The odor of marijuana coming from Apartment 4 at 325 High St. was so strong late Friday afternoon that the officers said they could detect it from the parking lot of the apartment complex.

One of the officers knocked on the front door, and the odor only “grew stronger” after Quinten “Buddha” Drummond opened the door about 5:45 p.m.

Bell and Gardner were at the apartment complex investigating possible drug trafficking after receiving a tip on Thursday.

The officers asked Drummond, 29, if he had any marijuana in the apartment. He then retrieved a bag from under a crib and gave it to one of the officers. In the bag was nearly 8 grams of marijuana, according to court records filed by Bell and Gardner.

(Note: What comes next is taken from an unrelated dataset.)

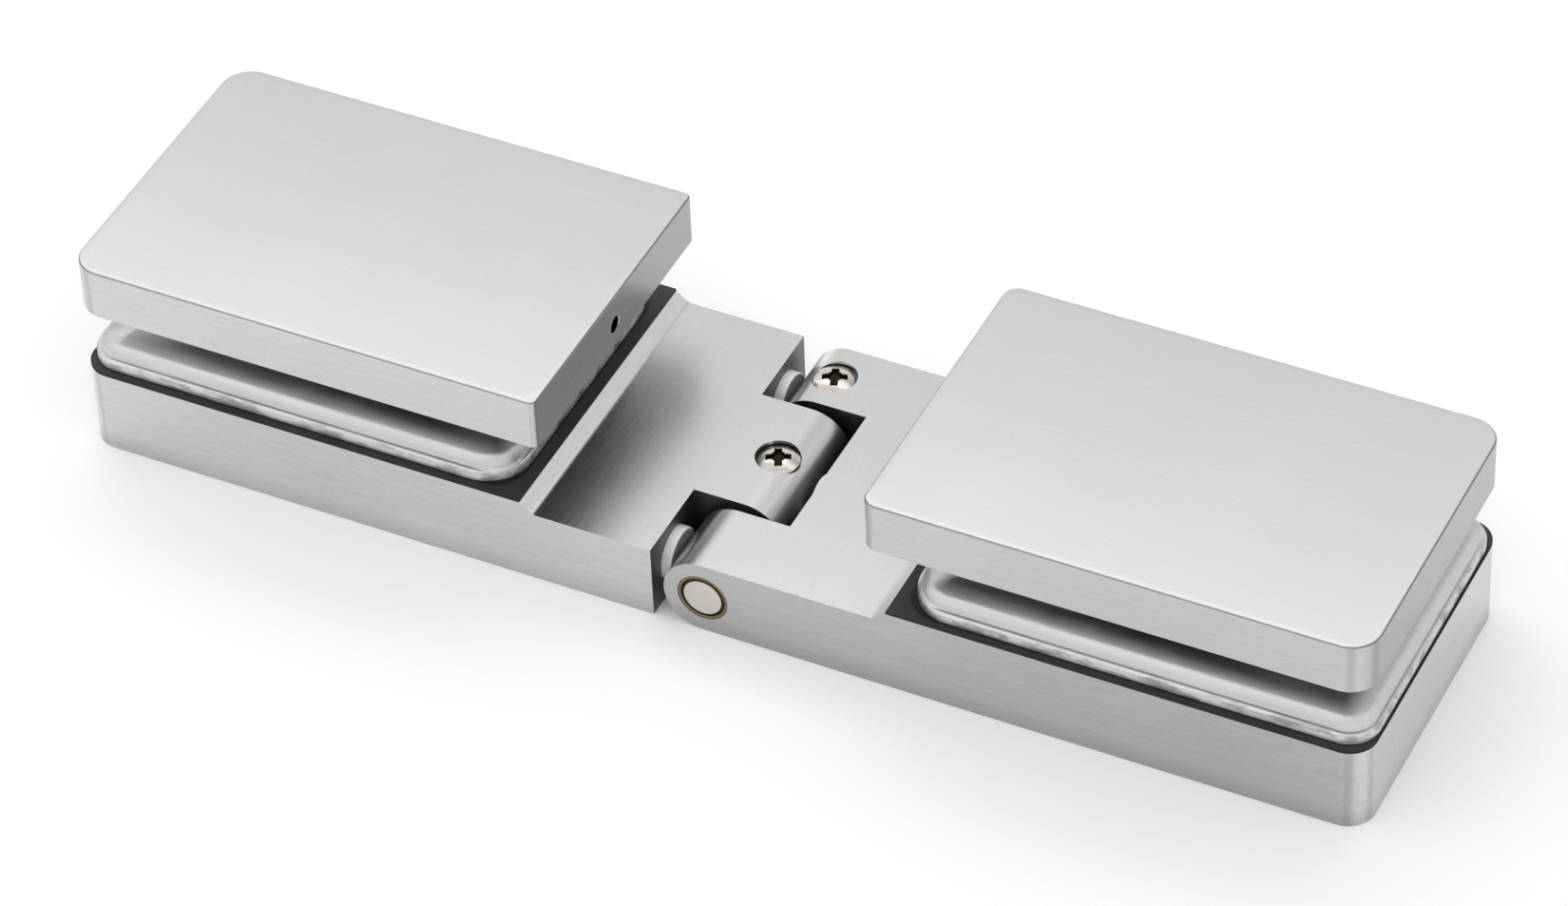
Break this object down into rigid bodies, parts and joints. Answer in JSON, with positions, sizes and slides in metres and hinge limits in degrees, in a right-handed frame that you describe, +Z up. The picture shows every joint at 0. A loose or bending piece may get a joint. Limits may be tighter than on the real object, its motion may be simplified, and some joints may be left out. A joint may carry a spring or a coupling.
{
  "type": "glass door hinge",
  "caption": "Glass-to-glass door hinge: two thick clamp leaves on one pin, with clamp pads, sprung plungers and plain brushed cover plates bolted over the glass.",
  "frame": {"origin": "on the floor plane under the pin axis, at the middle of the width, with both leaves flat", "axes": "+X along the hinge towards the leaf with two knuckles, +Y along the pin towards the back, +Z up towards the cover plates"},
  "size_m": [0.24, 0.06, 0.04],
  "materials": {
    "brushed_leaf": "satin, brushed along the hinge",
    "brushed_cover": "satin, brushed along the hinge",
    "cast_pad": "tumbled, semi-bright",
    "black_rubber": "matt",
    "bright_fastener": "nickel plated",
    "pin_steel": "ground end, pale",
    "bronze": "oiled bearing bronze",
    "plunger_grey": "light grey, satin",
    "white_nylon": "natural nylon",
    "spring_steel": "drawn wire"
  },
  "bodies": {
    "left_leaf": {"left_leaf": "brushed_leaf", "left_liner": "black_rubber", "left_clamp_pad": "cast_pad", "left_pad_gasket": "black_rubber", "left_cover_gasket": "black_rubber", "left_cover_plate": "brushed_cover", "left_clamp_bolts": "bright_fastener", "left_glass_sleeves": "white_nylon", "left_grub_screw": "bright_fastener", "hinge_pin": "pin_steel", "pin_lock_screw": "bright_fastener", "front_spring": "spring_steel", "back_spring": "spring_steel"},
    "right_leaf": {"right_leaf": "brushed_leaf", "right_liner": "black_rubber", "right_clamp_pad": "cast_pad", "right_pad_gasket": "black_rubber", "right_cover_gasket": "black_rubber", "right_cover_plate": "brushed_cover", "right_clamp_bolts": "bright_fastener", "right_glass_sleeves": "white_nylon", "right_grub_screw": "bright_fastener", "front_bush": "bronze", "back_bush": "bronze", "front_thrust_washer": "bronze", "back_thrust_washer": "bronze", "bush_lock_screw": "bright_fastener", "slot_spring": "spring_steel"},
    "front_plunger": {"front_plunger": "plunger_grey"},
    "back_plunger": {"back_plunger": "plunger_grey"},
    "slot_plunger": {"slot_plunger": "plunger_grey"}
  },
  "joints": [
    {"name": "leaf_swing", "type": "hinge", "parent": "left_leaf", "child": "right_leaf", "pos_m": [0, 0, 0.0073], "axis": [0, 1, 0], "range_deg": [-80, 90]},
    {"name": "front_plunger_travel", "type": "slide", "parent": "left_leaf", "child": "front_plunger", "axis": [-1, 0, 0], "range_m": [0, 0.0015], "stiffness_N_per_m": 4000, "springref_m": -0.002, "deforming": ["front_spring"]},
    {"name": "back_plunger_travel", "type": "slide", "parent": "left_leaf", "child": "back_plunger", "axis": [-1, 0, 0], "range_m": [0, 0.0015], "stiffness_N_per_m": 4000, "springref_m": -0.002, "deforming": ["back_spring"]},
    {"name": "slot_plunger_travel", "type": "slide", "parent": "right_leaf", "child": "slot_plunger", "axis": [1, 0, 0], "range_m": [0, 0.0015], "stiffness_N_per_m": 4000, "springref_m": -0.002, "deforming": ["slot_spring"]}
  ]
}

Two children were sitting on a couch in the living room, police said. A second man, George Halchin, 23, of 1522 Randall Circle, was found in the apartment.

After police obtained a search warrant, the officers seized a total of 52 grams of marijuana, 5.5 grams of cocaine and nearly 3 grams of heroin, according to court records.

Drummond and Halchin were both charged with possession with intent to deliver marijuana, cocaine and heroin as well as other drug-related charges.

Drummond faces an additional charge of endangering the welfare of children because he was “supervising” two children in the house who had easy access to the drugs that he and Halchin were allegedly “in the process of weighing, cutting and packaging for distribution,” police said.

“The packaged drugs were roughly a foot from where the children were sitting,” one of the officers said in an affidavit.

Both Drummond and Halchin were arraigned before District Judge Jerry C. Lepley and committed to the Lycoming County Prison in lieu of $100,000 bail each.

Already behind bars is Nahiem Davis, 18, who was arrested Sept. 8 on city police charges of allegedly operating “a trap house” — where drugs are stored and packaged for distribution — out of 613 Park Ave., where he was living at the time.